1. For the past thirty years I've had the best job in the world.
I've had the opportunity to follow my curiosity; explore the workings of nature and society; mentor students and junior colleagues in the same process; and teach generations of students about it all.
Curiosity-driven research isn't just fun; it led us to develop tools that thousands of scientists use to find meaningful patterns in massive datasets (e.g. www.mapequation.org).
Separately, I've had the opportunity to be part of the largest collective intellectual effort in human history.
In 2020, the scientific community came together—remotely, by necessity—in response to the COVID pandemic, to understand how this disease spreads and what that it does to people, to find of returning life to a semblance of normal amidst a pandemic, to develop a vaccine in record time.
And I've been able to teach 1000s of students.

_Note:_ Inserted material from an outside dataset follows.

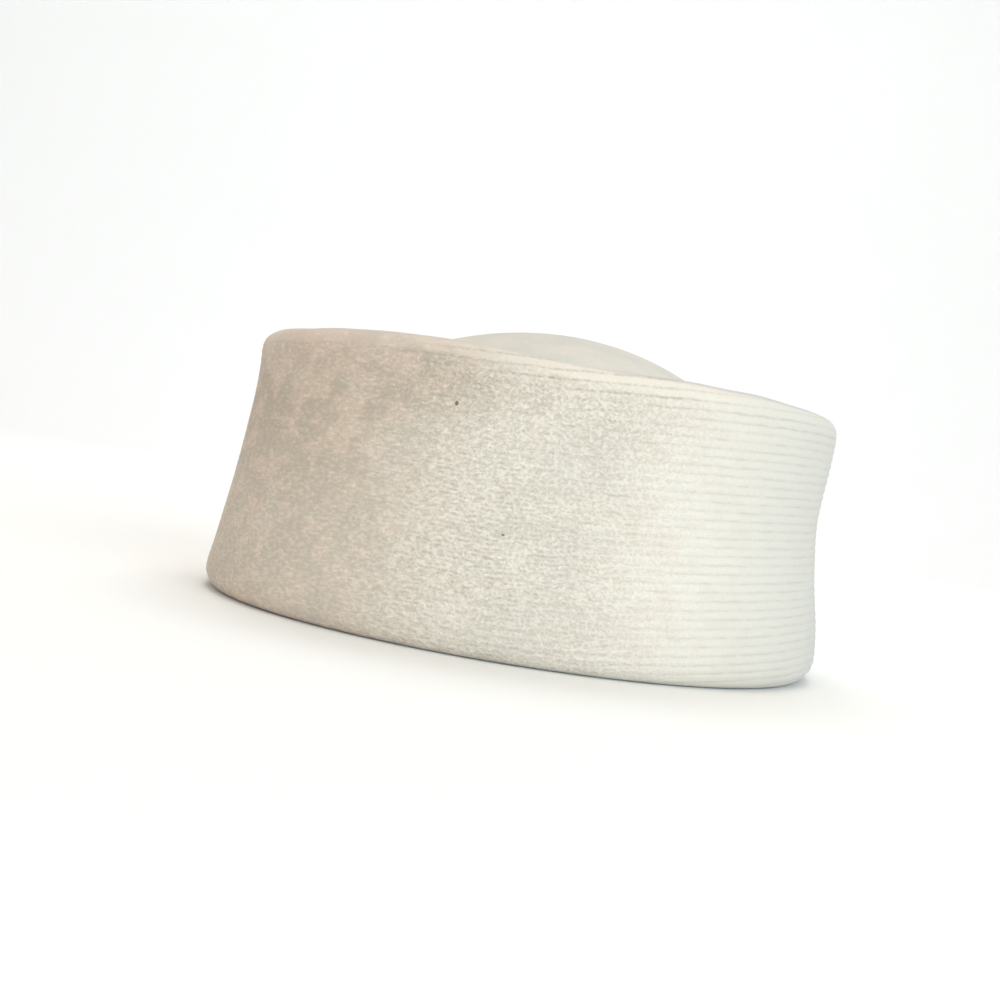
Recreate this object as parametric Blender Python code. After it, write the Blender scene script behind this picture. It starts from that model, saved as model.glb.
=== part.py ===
"""A knitted pillbox hat, in metres, +Z up: a domed crown inside a wide band of doubled knit.

The hat stands on the fold at the foot of its band. The origin is at the middle of that foot,
-Y is the front and +X is the side to the right of it.
"""

import math
from collections import namedtuple

import bmesh
import bpy

# Driving dimensions
OPENING_DIAMETER = 0.181      # where the head goes in, a size of about 57 cm round
BAND_HEIGHT = 0.087
BAND_THICKNESS = 0.0095       # two layers of thick knit
BAND_FLARE = 0.006            # how far the foot of the band stands out past its waist
EDGE_ROLL_HEIGHT = 0.0063     # the rounded fold along the top edge
FOOT_CORNER_WIDTH = 0.0066    # the rounded fold along the foot
FOOT_CORNER_HEIGHT = 0.0090
FOLD_THICKNESS = 0.0060       # the knit that passes under the crown's lower edge
FOLD_LEDGE = 0.0012           # how far that fold stands into the opening past the crown
CROWN_THICKNESS = 0.0040
CROWN_RISE = 0.0170           # the crown's top above the band's top edge
CROWN_LEAN = 0.0054           # how far the crown's top stands to the right of the middle
SHOULDER_HEIGHT = 0.0230      # where the crown's side wall turns into its dome
SEAM_GAP = 0.0003
MERGE_DISTANCE = 0.000001     # points this close at the crown's top are one

# Steps along the section of each piece, and around the hat
STEPS_AROUND = 72
CORNER_STEPS = 5
EDGE_STEPS = 8
LIP_STEPS = 8
WALL_STEPS = 9
CROWN_WALL_STEPS = 3
DOME_STEPS = 14

# The outline of the band's outer face, seen from its four sides.
# height is a share of BAND_HEIGHT. The others are shares of BAND_FLARE: 0 at the waist, 1 at the foot.
Outline = namedtuple("Outline", "height left right front back")
BAND_OUTLINE = (
    Outline(0.00, 1.40, 1.10, 1.25, 1.20),
    Outline(0.10, 1.15, 1.10, 1.10, 1.10),
    Outline(0.25, 0.80, 0.85, 0.80, 0.85),
    Outline(0.42, 0.50, 0.40, 0.45, 0.40),
    Outline(0.58, 0.20, 0.10, 0.15, 0.15),
    Outline(0.72, 0.05, 0.15, 0.10, 0.05),
    Outline(0.86, -0.05, 0.35, 0.15, 0.20),
    Outline(1.00, 0.10, 0.50, 0.30, 0.35),
)

# Soft waves of the top edge. angle is in degrees from +X and spread is half a wave's width.
# rise is a share of EDGE_ROLL_HEIGHT.
Wave = namedtuple("Wave", "angle spread rise")
EDGE_WAVES = (
    Wave(angle=-117, spread=36, rise=0.10),
    Wave(angle=-82, spread=30, rise=-0.25),
    Wave(angle=-6, spread=34, rise=0.10),
    Wave(angle=52, spread=44, rise=-0.10),
    Wave(angle=108, spread=46, rise=0.12),
    Wave(angle=-176, spread=34, rise=0.05),
)
WAVE_FADE = 3                 # the power with which a wave fades out down the band

KNIT_COLOUR = (0.79, 0.72, 0.62, 1.0)
CROWN_COLOUR = (0.74, 0.68, 0.59, 1.0)
KNIT_ROUGHNESS = 0.95

OPENING_RADIUS = OPENING_DIAMETER / 2
CROWN_RADIUS = OPENING_RADIUS + FOLD_LEDGE + CROWN_THICKNESS
BAND_INSIDE = CROWN_RADIUS + SEAM_GAP
BAND_OUTSIDE = BAND_INSIDE + BAND_THICKNESS
LIP_RADIUS = OPENING_RADIUS + FOLD_THICKNESS / 2
CROWN_FOOT = FOLD_THICKNESS + SEAM_GAP
CROWN_TOP = BAND_HEIGHT + CROWN_RISE


def clear_scene():
    """Removes whatever the scene holds."""
    for old in list(bpy.data.objects):
        bpy.data.objects.remove(old, do_unlink=True)


def knit_material(name, colour):
    """Matt woollen knit."""
    material = bpy.data.materials.new(name)
    material.use_nodes = True
    shader = material.node_tree.nodes["Principled BSDF"]
    shader.inputs["Base Color"].default_value = colour
    shader.inputs["Roughness"].default_value = KNIT_ROUGHNESS
    return material


def share_of(value, low, high):
    """How far a value lies from low to high, from 0 to 1."""
    return min(max((value - low) / (high - low), 0.0), 1.0)


def read_outline(side, share):
    """One side of BAND_OUTLINE at a share of the height, on a smooth curve through its rows."""
    rows = BAND_OUTLINE
    last = len(rows) - 1
    start = next(index for index in range(last) if share <= rows[index + 1].height)
    slopes = []
    for index in (start, start + 1):
        low, high = rows[max(index - 1, 0)], rows[min(index + 1, last)]
        slopes.append((getattr(high, side) - getattr(low, side)) / (high.height - low.height))
    below, above = rows[start], rows[start + 1]
    step = above.height - below.height
    along = (share - below.height) / step
    back = 1 - along
    return (
        getattr(below, side) * back**2 * (1 + 2 * along)
        + getattr(above, side) * along**2 * (1 + 2 * back)
        + step * along * back * (slopes[0] * back - slopes[1] * along)
    )


def outline_shift(angle, height):
    """How far the band stands out past BAND_OUTSIDE, on a smooth way round from each side to the next."""
    share = share_of(height, 0.0, BAND_HEIGHT)
    right, left, front, back = (read_outline(side, share) for side in ("right", "left", "front", "back"))
    reach = (
        (right + left + front + back) / 4
        + (right - left) / 2 * math.cos(angle)
        + (back - front) / 2 * math.sin(angle)
        + (right + left - front - back) / 4 * math.cos(2 * angle)
    )
    return BAND_FLARE * (reach - 1)


def edge_lift(angle, height):
    """How far the soft waves of the top edge lift a point of the band."""
    lift = 0.0
    for wave in EDGE_WAVES:
        away = abs((math.degrees(angle) - wave.angle + 180) % 360 - 180)
        if away < wave.spread:
            lift += wave.rise * EDGE_ROLL_HEIGHT * (1 + math.cos(math.pi * away / wave.spread)) / 2
    return lift * share_of(height, 0.0, BAND_HEIGHT) ** WAVE_FADE


def arc(centre, radii, start, end, steps):
    """Points of a section on part of an ellipse, from start to end in degrees, both included."""
    points = []
    for step in range(steps + 1):
        turn = math.radians(start + (end - start) * step / steps)
        points.append((centre[0] + radii[0] * math.cos(turn), centre[1] + radii[1] * math.sin(turn)))
    return points


def wall(radius, start, end, steps):
    """Points of a section straight up or down one face, both ends left out."""
    return [(radius, start + (end - start) * step / steps) for step in range(1, steps)]


def band_section():
    """The band's closed section: up its outer face, over the top edge, down and under the crown."""
    half = BAND_THICKNESS / 2
    edge_start = BAND_HEIGHT - EDGE_ROLL_HEIGHT
    corner = (FOOT_CORNER_WIDTH, FOOT_CORNER_HEIGHT)
    points = arc((BAND_OUTSIDE - corner[0], corner[1]), corner, -90, 0, CORNER_STEPS)
    points += wall(BAND_OUTSIDE, FOOT_CORNER_HEIGHT, edge_start, WALL_STEPS)
    points += arc((BAND_OUTSIDE - half, edge_start), (half, EDGE_ROLL_HEIGHT), 0, 180, EDGE_STEPS)
    points += wall(BAND_INSIDE, edge_start, FOLD_THICKNESS, WALL_STEPS)
    points.append((BAND_INSIDE, FOLD_THICKNESS))
    points += arc((LIP_RADIUS, FOLD_THICKNESS / 2), (FOLD_THICKNESS / 2,) * 2, 90, 270, LIP_STEPS)
    return points


def shape_band(point):
    """Moves a point of the band to its outline and up by the edge's waves. The lip stays round."""
    angle = math.atan2(point.y, point.x)
    radius = math.hypot(point.x, point.y)
    spread = radius + outline_shift(angle, point.z) * share_of(radius, LIP_RADIUS, BAND_INSIDE)
    height = point.z + edge_lift(angle, point.z)
    return spread * math.cos(angle), spread * math.sin(angle), height


def crown_section(depth):
    """One face of the crown, from its foot to its top. depth is how far it lies inside the outer face."""
    radius = CROWN_RADIUS - depth
    points = [(radius, CROWN_FOOT)]
    points += wall(radius, CROWN_FOOT, SHOULDER_HEIGHT, CROWN_WALL_STEPS)
    dome = (radius, CROWN_TOP - depth - SHOULDER_HEIGHT)
    points += arc((0.0, SHOULDER_HEIGHT), dome, 0, 90, DOME_STEPS)
    return points


def shape_crown(point, depth):
    """Moves a point of the crown to the inside of the band, and leans the dome to the right."""
    angle = math.atan2(point.y, point.x)
    radius = math.hypot(point.x, point.y)
    out = share_of(radius, 0.0, CROWN_RADIUS - depth)
    spread = radius + outline_shift(angle, min(point.z, SHOULDER_HEIGHT)) * out
    up = share_of(point.z, SHOULDER_HEIGHT, CROWN_TOP)
    across = spread * math.cos(angle) + CROWN_LEAN * up**2
    ahead = spread * math.sin(angle)
    if point.z < BAND_HEIGHT:
        room = CROWN_RADIUS - depth + outline_shift(angle, point.z)
        fit = min(room / math.hypot(across, ahead), 1.0)
        across, ahead = across * fit, ahead * fit
    return across, ahead, point.z


def draw_section(model, section):
    """The vertices of a section that is given as radius and height."""
    return [model.verts.new((radius, 0.0, height)) for radius, height in section]


def spin_section(model, points, closed):
    """Turns a section's vertices round the hat's axis."""
    pairs = list(zip(points, points[1:]))
    if closed:
        pairs.append((points[-1], points[0]))
    edges = [model.edges.new(pair) for pair in pairs]
    bmesh.ops.spin(
        model, geom=points + edges, axis=(0, 0, 1), cent=(0, 0, 0),
        angle=2 * math.pi, steps=STEPS_AROUND, use_merge=True,
    )
    bmesh.ops.remove_doubles(model, verts=model.verts, dist=MERGE_DISTANCE)


def add_object(name, model, material):
    """Turns a bmesh into a named, smoothly shaded object in the scene."""
    mesh = bpy.data.meshes.new(name)
    bmesh.ops.recalc_face_normals(model, faces=model.faces)
    model.to_mesh(mesh)
    model.free()
    mesh.shade_smooth()
    mesh.materials.append(material)
    made = bpy.data.objects.new(name, mesh)
    bpy.context.scene.collection.objects.link(made)


def make_band():
    """The wide band: knit turned double over its top edge, and folded under the crown at its foot."""
    model = bmesh.new()
    spin_section(model, draw_section(model, band_section()), closed=True)
    for vert in model.verts:
        vert.co = shape_band(vert.co)
    add_object("band", model, knit_material("band_knit", KNIT_COLOUR))


def make_crown():
    """The crown: one layer of knit, a side wall inside the band and a dome over the head."""
    model = bmesh.new()
    depths = model.verts.layers.float.new("depth")
    points = []
    for depth in (CROWN_THICKNESS, 0.0):
        face = draw_section(model, crown_section(depth))
        for vert in face:
            vert[depths] = depth
        points = points[::-1] + face
    spin_section(model, points, closed=False)
    for vert in model.verts:
        vert.co = shape_crown(vert.co, vert[depths])
    add_object("crown", model, knit_material("crown_knit", CROWN_COLOUR))


clear_scene()
make_band()
make_crown()
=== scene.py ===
import math
from collections import namedtuple

import bmesh
import bpy
from mathutils import Matrix, Vector, noise


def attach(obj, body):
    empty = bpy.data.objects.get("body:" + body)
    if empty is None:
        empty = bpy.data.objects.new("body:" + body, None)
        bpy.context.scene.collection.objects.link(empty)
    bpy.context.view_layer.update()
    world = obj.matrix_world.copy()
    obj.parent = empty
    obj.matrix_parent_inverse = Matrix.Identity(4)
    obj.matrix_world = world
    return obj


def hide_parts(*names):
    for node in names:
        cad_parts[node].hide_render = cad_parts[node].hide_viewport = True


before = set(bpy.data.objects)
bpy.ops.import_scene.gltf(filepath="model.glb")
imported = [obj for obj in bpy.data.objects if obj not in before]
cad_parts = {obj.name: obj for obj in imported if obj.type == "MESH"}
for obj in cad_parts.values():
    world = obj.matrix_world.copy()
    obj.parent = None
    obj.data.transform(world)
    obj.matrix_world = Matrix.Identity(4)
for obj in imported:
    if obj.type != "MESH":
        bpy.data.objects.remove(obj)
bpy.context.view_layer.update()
scene = bpy.context.scene
scene.view_settings.view_transform = "Standard"

# Camera
# It stands as low as the middle of the band, looks level at the hat's front and is rolled over
# to the left, so that the hat, which stands flat on the floor, appears tilted down to the right.
CAMERA_PLACE = Vector((0.0033, -0.4492, 0.0482))
CAMERA_TURN = math.radians(1.64)
CAMERA_DIP = math.radians(0.6)
CAMERA_ROLL = math.radians(9.26)
CAMERA_LENS = 45.5
NEAREST_SEEN = 0.01

lens = bpy.data.cameras.new("camera")
lens.lens = CAMERA_LENS
lens.clip_start = NEAREST_SEEN
camera = bpy.data.objects.new("camera", lens)
facing = Matrix.Rotation(CAMERA_TURN, 4, "Z") @ Matrix.Rotation(math.pi / 2 - CAMERA_DIP, 4, "X")
rolled = facing @ Matrix.Rotation(CAMERA_ROLL, 4, "Z")
camera.matrix_world = Matrix.Translation(CAMERA_PLACE) @ rolled
scene.collection.objects.link(camera)
scene.camera = camera

# Band
# The wide turned-up band is thick wool knitted double in ribs that run round it, then felted.
# The right side keeps its ribs, and to the left they have matted into a soft, mottled nap.
# A smooth roll closes the top edge along a row of stitches, and the foot is folded under the crown.
RIB_PITCH = 0.0026
RIB_DEPTH = 0.00020
RIB_START = 0.0              # the height at which a rib's crest passes the middle of the front
RIB_CLIMB = (0.0, 0.10)      # how steeply the ribs climb to the right on the left and right side
RIB_BEND = 0.015             # how softly the one slope turns into the other
MATTED_RELIEF = 0.15         # the share of a rib's depth that is left where the wool has matted
ROLL_HEIGHT = 0.0046         # the plain top edge, which has no ribs
EDGE_ROWS_END = 0.0110       # down to here below the rim, the ribs are clear on the left side too
FOOT_HEIGHT = 0.0030
FADE_HEIGHT = 0.0018
MATTED_SIDE = -0.030         # left of this the ribs are gone
CRISP_SIDE = 0.045           # right of this they are all there
SIDE_WANDER = 0.5            # how unevenly the one side passes into the other
LUMP_SIZE = 0.018            # the soft unevenness of felted wool
LUMP_DEPTH = 0.00035
LUMP_SHIFT = Vector((7, 3, 1))
FACING_FADE = (0.2, 0.7)     # how far outwards the wool faces where ribs start and are full
ROUNDING_LEVELS = 2
ROWS_BETWEEN = 3             # rows added between two rows of the mesh, so that ribs have a section
UPRIGHT_SHARE = 0.5          # an edge that rises by more than this share of its length is upright
OUTER_FACING = 0.75          # an edge that looks outwards by more than this is on the outer face
RIM_SECTORS = 72
MERGE_DISTANCE = 0.00001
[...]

I've written a popular textbook about evolution; developed a class and book about critical thinking that is used around the world; and most recently launched a humanities course about LLMs that will be taught at scores of schools in the fall.
But right now my job doesn't feel like the best job in the world. Targeted attacks on university funding have put every US institution into a severe crisis. As of now, there is no way we will be able to continue doing the biomedical research, the conservation science, etc. that we always have.
2. Nor is there any way we will be able to continue teaching our students with the individualized attention and care that has been a hallmark of our department for decades.
Every day brings new deliberations about how to handle catastrophic cuts and make the best of a terrible situation.
My colleagues are afraid. Our work is scrutinized for forbidden words like "gender" and "climate". The pipeline of talent has been cut off. We can no longer train graduate students and postdocs. These are individual dreams crushed, causing collective damage that will take generations to undo.
In short, we feel under attack.
I think daily about Russell Vought's plan for bureaucrats. “When they wake up in the morning, we want them to not want to go to work, because they are increasingly viewed as the villains. We want their funding to be shut down…We want to put them in trauma.”
And Chris Rufo’s plan for universities: "A medium- or long-term goal of mine is to figure out how to adjust the formula of finances from the federal government to the universities in a way that puts them in an existential terror."
This is the reality of being an academic in the United States today.
But Vought and Rufo are missing something.
We aren't cowards.
And we know we are not the enemies of the American people either, much as these ideologues might like to claim that.
3. Attacks like Vought describes may make cowards and grifters of his ilk want to stay home, but they make us all the more determined to show up and fight.
Science is bigger than Chris Rufo.
It's bigger than Russell Vought.
It's bigger than Elon Musk.
It's bigger than Donald Trump.
It's bigger than the United States of America.
Like art, music, philosophy, and literature, science is literally part of humanity's heritage.
My colleagues and I have had the amazing opportunity to be part of something vastly larger than ourselves, with meaning that transcends any state, regime, or generation.
They can't take that away.
And anyone who has been part of this grand humanist tradition is someone who will not lie down and cower before these sad bullies.
I don't know what happens to science in the US over the next four years, but I have no doubt as to where the arc of history bends.
We aren't going anywhere.
fin
If the US is so incredibly stupid, there will be others who will do the science and harvest the profit and power from that.